# What the task requires
Below are the records. Gather each line that holds "type".

# Excerpted data
'''

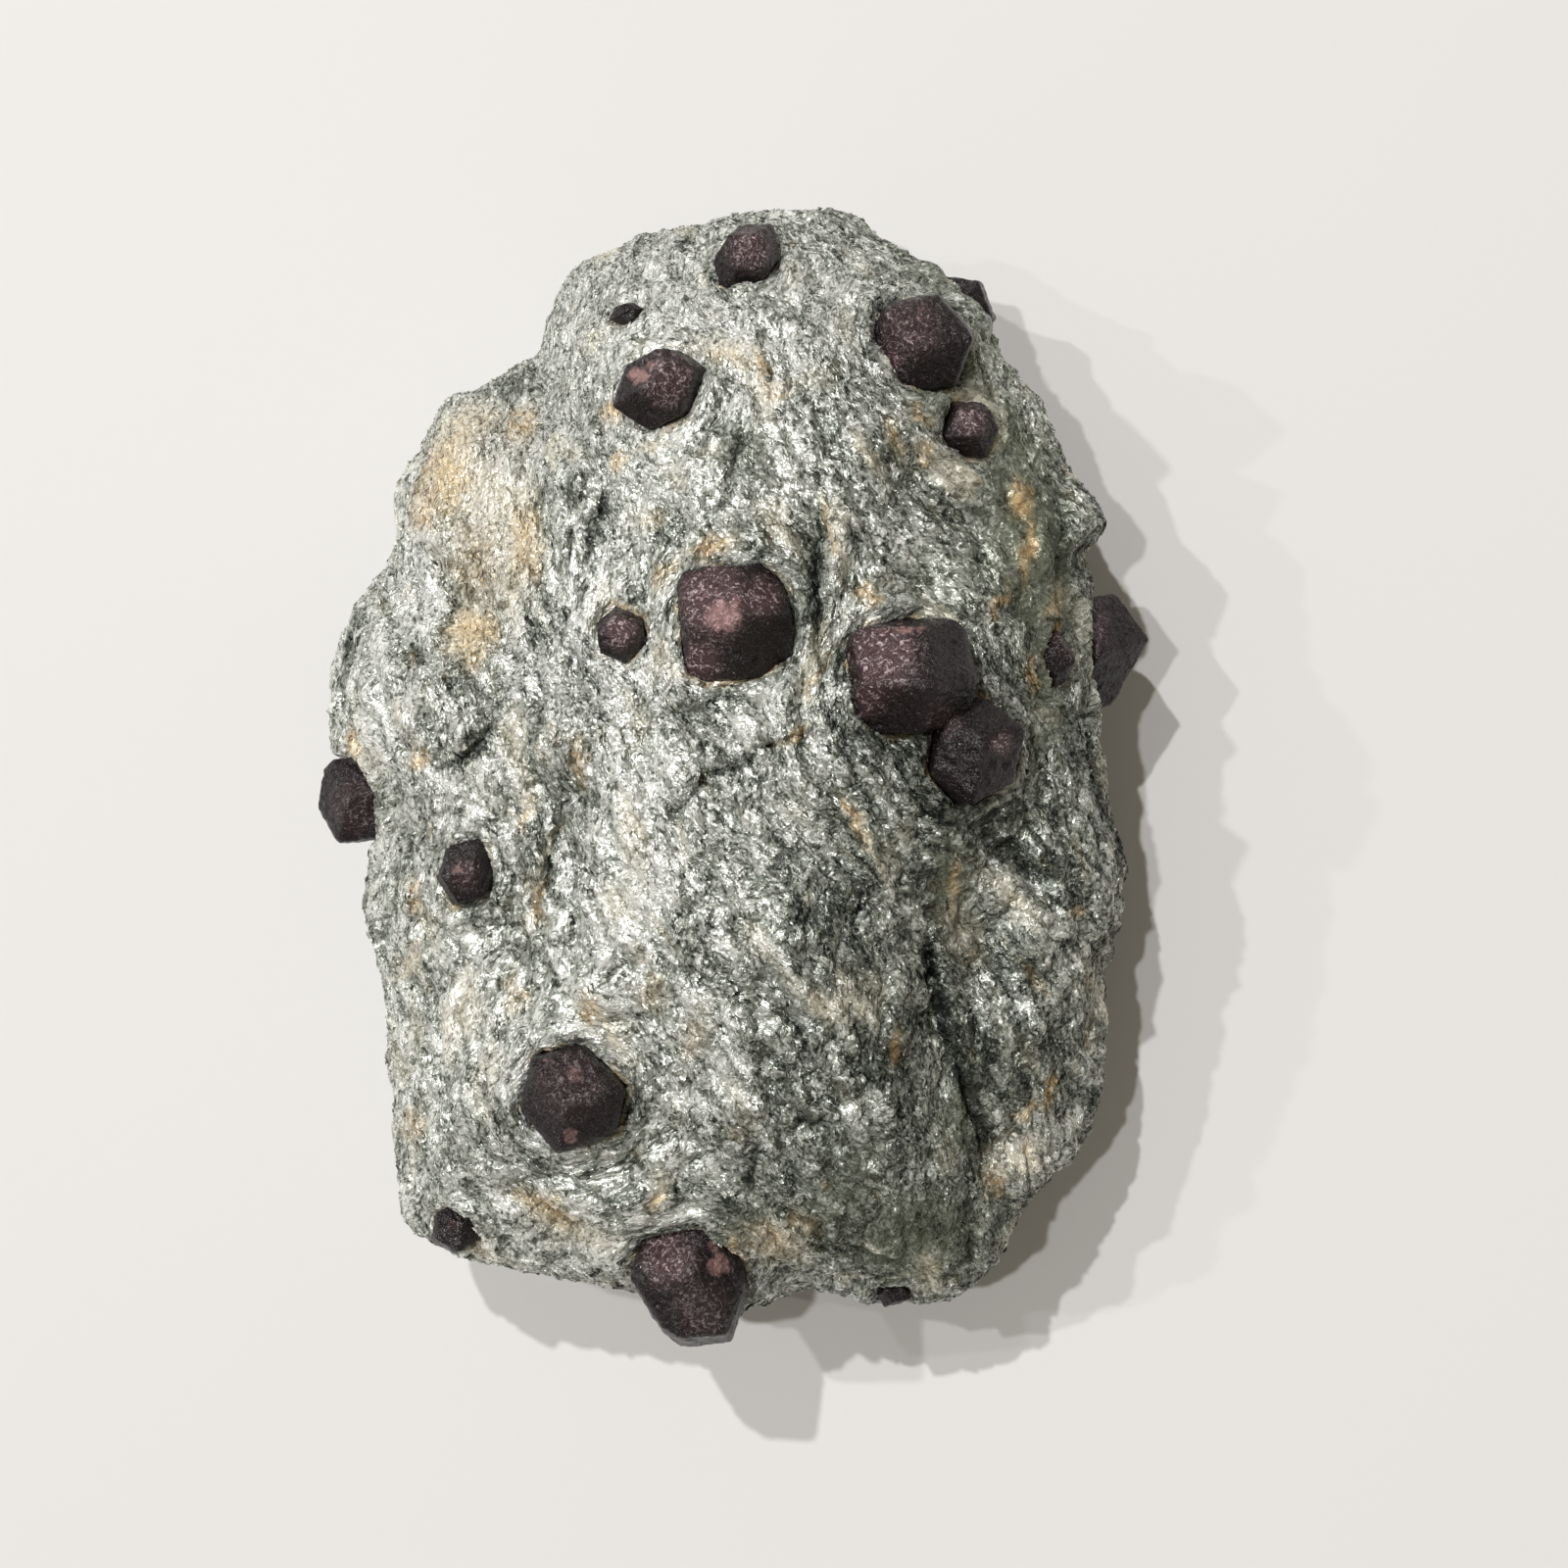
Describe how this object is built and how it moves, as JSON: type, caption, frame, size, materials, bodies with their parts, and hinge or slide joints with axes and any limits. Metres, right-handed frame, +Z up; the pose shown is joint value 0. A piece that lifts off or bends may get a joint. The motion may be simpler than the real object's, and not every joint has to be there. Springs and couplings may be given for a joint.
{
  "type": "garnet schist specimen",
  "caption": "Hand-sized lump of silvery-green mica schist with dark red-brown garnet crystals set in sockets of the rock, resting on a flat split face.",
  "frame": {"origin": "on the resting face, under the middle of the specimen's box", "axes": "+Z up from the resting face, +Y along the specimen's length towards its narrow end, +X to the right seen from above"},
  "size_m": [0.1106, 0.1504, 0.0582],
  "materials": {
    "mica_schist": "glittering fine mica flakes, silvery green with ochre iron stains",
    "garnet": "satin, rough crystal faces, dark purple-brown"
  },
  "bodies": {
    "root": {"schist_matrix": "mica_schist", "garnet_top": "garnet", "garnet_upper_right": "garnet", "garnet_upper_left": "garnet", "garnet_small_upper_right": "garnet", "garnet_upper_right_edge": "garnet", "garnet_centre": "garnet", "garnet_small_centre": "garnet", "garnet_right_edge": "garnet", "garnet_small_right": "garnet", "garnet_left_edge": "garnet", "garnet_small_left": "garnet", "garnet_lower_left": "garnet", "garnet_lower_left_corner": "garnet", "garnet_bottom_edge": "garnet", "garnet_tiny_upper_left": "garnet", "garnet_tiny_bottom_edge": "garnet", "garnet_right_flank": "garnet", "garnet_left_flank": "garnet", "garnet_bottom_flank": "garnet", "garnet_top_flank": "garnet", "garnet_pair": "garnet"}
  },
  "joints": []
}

'''
'''

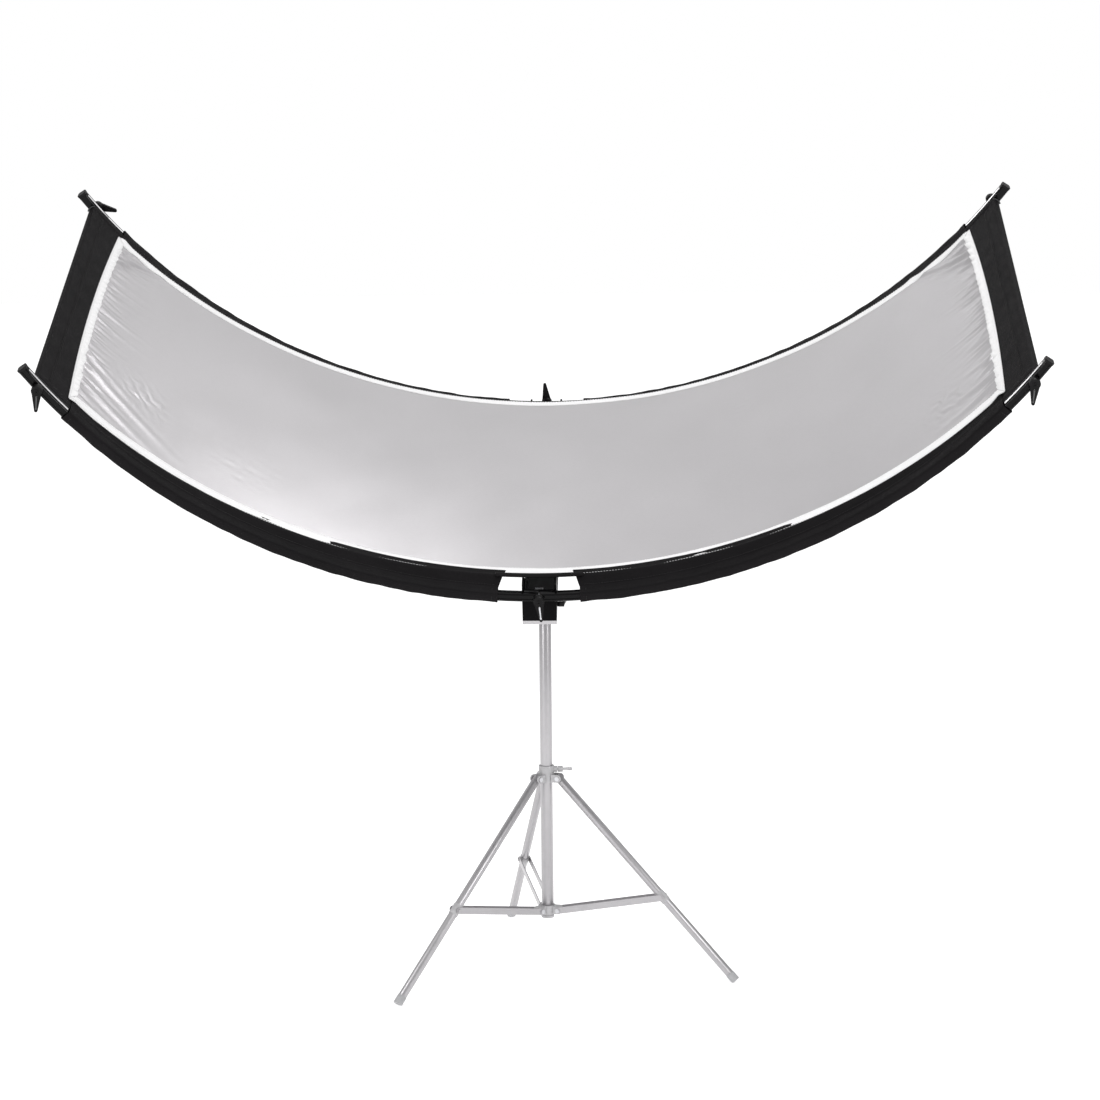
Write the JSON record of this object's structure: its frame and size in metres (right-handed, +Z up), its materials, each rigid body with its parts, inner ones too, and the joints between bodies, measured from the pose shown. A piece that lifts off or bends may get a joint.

'''

# Solution to this exercise
Describe how this object is built and how it moves, as JSON: type, caption, frame, size, materials, bodies with their parts, and hinge or slide joints with axes and any limits. Metres, right-handed frame, +Z up; the pose shown is joint value 0. A piece that lifts off or bends may get a joint. The motion may be simpler than the real object's, and not every joint has to be there. Springs and couplings may be given for a joint.
  "type": "garnet schist specimen",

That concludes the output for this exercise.